Some colleges and universities offer creativity focused courses, such as The Creative Process and Studies in Creative Collaboration in Ryerson’s Creative Industries BA program, and Design Strategies for Business Innovation: Studio Practice and simply, Creativity in University of British Columbia’s Bachelor of Commerce. Creativity can be taught and learned. “Creativity” is everywhere, and it is for everyone.

So the mantra goes. Many of the creativity concept proponents source their favour for it from the traditional creative types: the artists. The painters, the sculptors, the dancers, the poets, the composers, the artisans. Creativity worked for them. Their names echo through history for their originality and innovation. They were able to think in unique, unrestricted ways due to their unusual (i.e. creative) habits of life and work. So let’s make an impact, the creativity advocates say. Let’s be the firsts of something, let’s find success like the creatives did by doing what they did. Let’s be different.

But Not Everyone Is Creative

It seems to the artist — at least, to this writer in particular — that there is a bit of identity theft going on here. No longer can the creative types claim creativity as their domain, their specialty. Everyone can be creative to some degree. “You’re creative because you’re a writer? Well, I’m creative in my business solutions for my clients.” So the feeling goes, anyway. What once was a defining trait of an entire group of people is now a latent potential inherent in everyone.

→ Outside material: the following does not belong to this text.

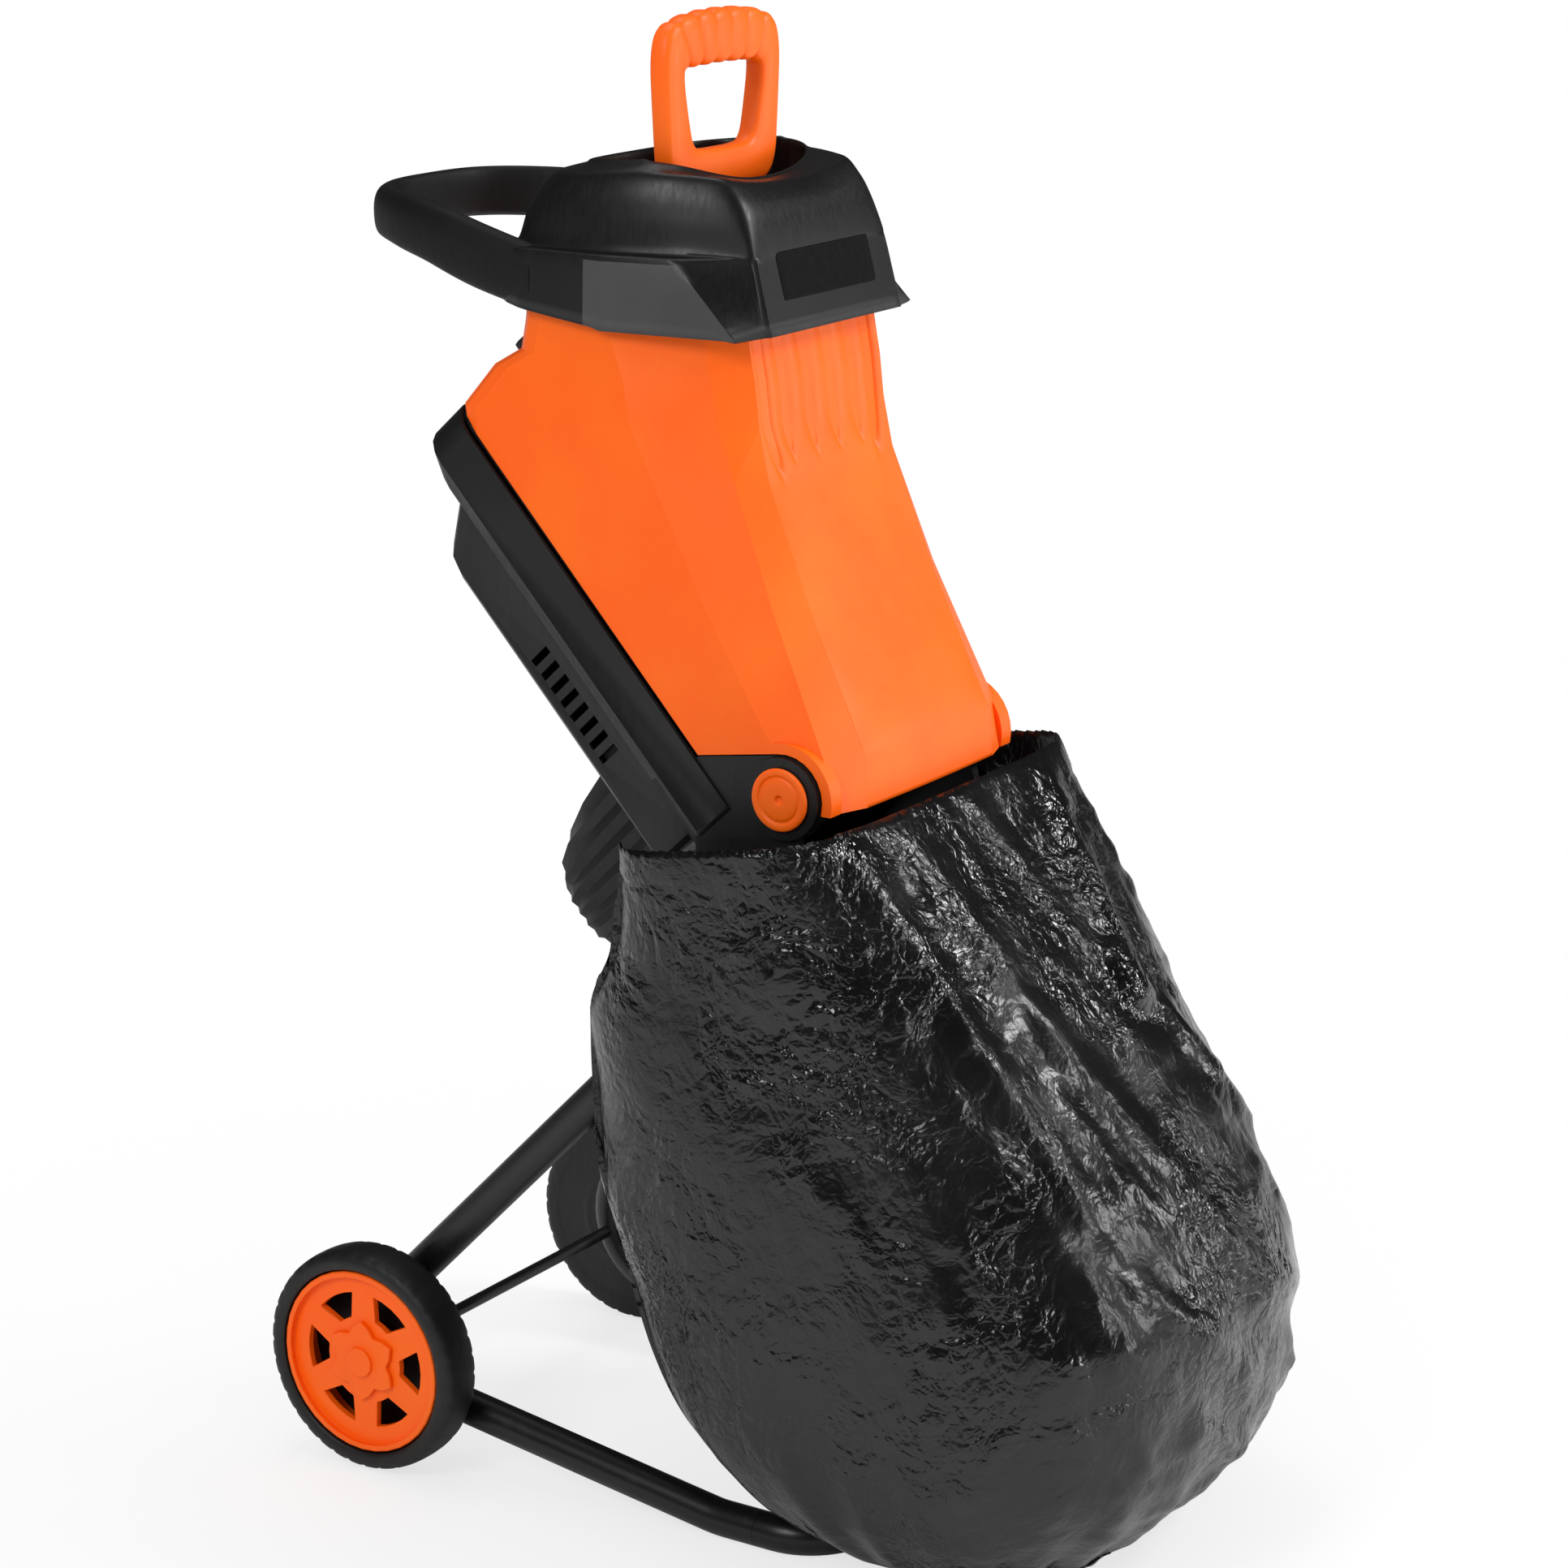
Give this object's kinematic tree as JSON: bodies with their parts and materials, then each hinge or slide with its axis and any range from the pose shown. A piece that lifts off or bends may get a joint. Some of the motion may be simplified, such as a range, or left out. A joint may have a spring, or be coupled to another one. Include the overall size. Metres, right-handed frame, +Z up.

I want to reclaim a part of creativity back for us creatives. What remains unique to creative individuals is the drive to create. Creative people, like no other, possess a deep rooted motivation to produce for the sake of production which urges them to bring into existence that which had not before existed. Consumption is not enough. Enjoying the creations of others does not quench the creative’s imagination or creative desire. Quite the opposite. Consumption ignites inspiration and fuels the desire to create something as stirring or beautiful as what they consumed. They must make their own contribution to the world.

No where have I experienced the creative drive like I have in my university creative fiction and poetry workshop classes. The classes were filled with a diverse group of individuals, from an egotistical teacher’s pet and an unshaven feminist, to a hardcore, hilarious nerd and a laid-back, beer-loving ruralite. Our opinions and perspectives varied as much as our writing styles, and not all of our relationships were created equal. Yet I have never felt as at home as I did among that peer group. Running through all of us and cutting down our differences was not only the desire, but also the need to create.

We shared stories of how our hobbies and our writing filled that need. One woman drew comics to help her think; another played piano to keep her sane; a third baked delights for experimentation’s sake. Although we didn’t personally partake in each other’s pastimes, we understood the reasons behind them. We all felt those same reasons, and more. Our creations are an extension, expression, exultation of ourselves that cannot be contained. I cannot be happy to my core if I cannot create.

And this is what non-creative individuals are missing. It is not imagination, ingenuity, innovation — the periphery elements of creativity. All of that can be attained with some free-thinking tricks and risk-taking. It is the internal, unstoppable need to create that is definitive to creative individuals, and essential to creativity.